Klaudia Kinská

Personal information
- Nationality: Slovak
- Born: 15 June 1978 (age 46) Košice, Czechoslovakia

Sport
- Sport: Gymnastics, Bodybuilding

= Klaudia Kinská =

Slovak gymnast (born 1978)

Klaudia Kinská (born 15 June 1978) is a Slovak retired gymnast and bodybuilder. She competed in Gymnastics at the 1996 Summer Olympics.

==Gymnastics career==
Kinská was born on 16 June 1978 in Košice.

Kinská started with gymnastics as a four-year old. She trained at the sports club of the VSŽ Košice. Kinská participated in the 1993 World Championships in Birmingham, England. She took part in the All-Around at the 1994 European Championships in Stockholm, Sweden.

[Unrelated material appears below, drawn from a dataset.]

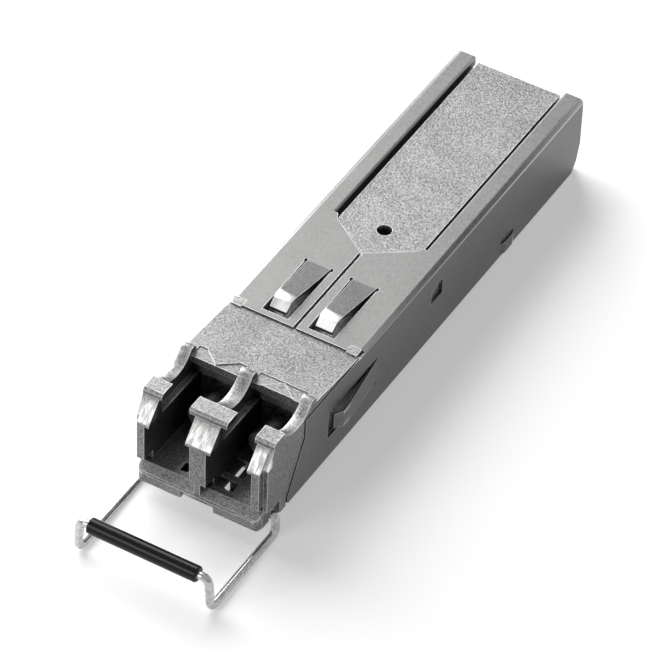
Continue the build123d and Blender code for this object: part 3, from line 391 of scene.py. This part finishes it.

She reached the peak of her gymnastics career at the age of 18 with her participation at the 1996 Summer Olympics in Atlanta, where she placed 70th in the women's artistic team all-around. By doing so, she became the first gymnast to represent independent Slovakia. The Olympics performance was the last in Kinská's gymnastics career, because she realized she had reached her performance peak by classifying for the Olympics and there was nothing more she could possibly achieve in the sport.

==Bodybuilding career==
After the end of her career in gymnastics, Kinská competed in bodybuilding In 1999, she won the IFBB World Amateur Fitness Championships in Sidney, Australia. She also successfully competed at the Arnold Classic, placing 10th in 2000 and 6th in 2002. In 2000 she placed 8th at Ms. Olympia. Further to these achievements, Kinská achieved second-place finishes at the 2000 Fitness Grand Prix in Rimini, Italy and the 2001 Hungarian Pro Fitness Championship in Budapest. In April 2002, Kinská won the first professional fitness contest in Slovakia, called The Slovak Pro Fitness Classic, which was held in Bratislava.

==Later life==
Following the end of her bodybuilding career, Kinská opened a beauty salon in Košice and worked as a private coach at a public gym.

==Personal life==
Kinská has two sons: Ryan and Wayne.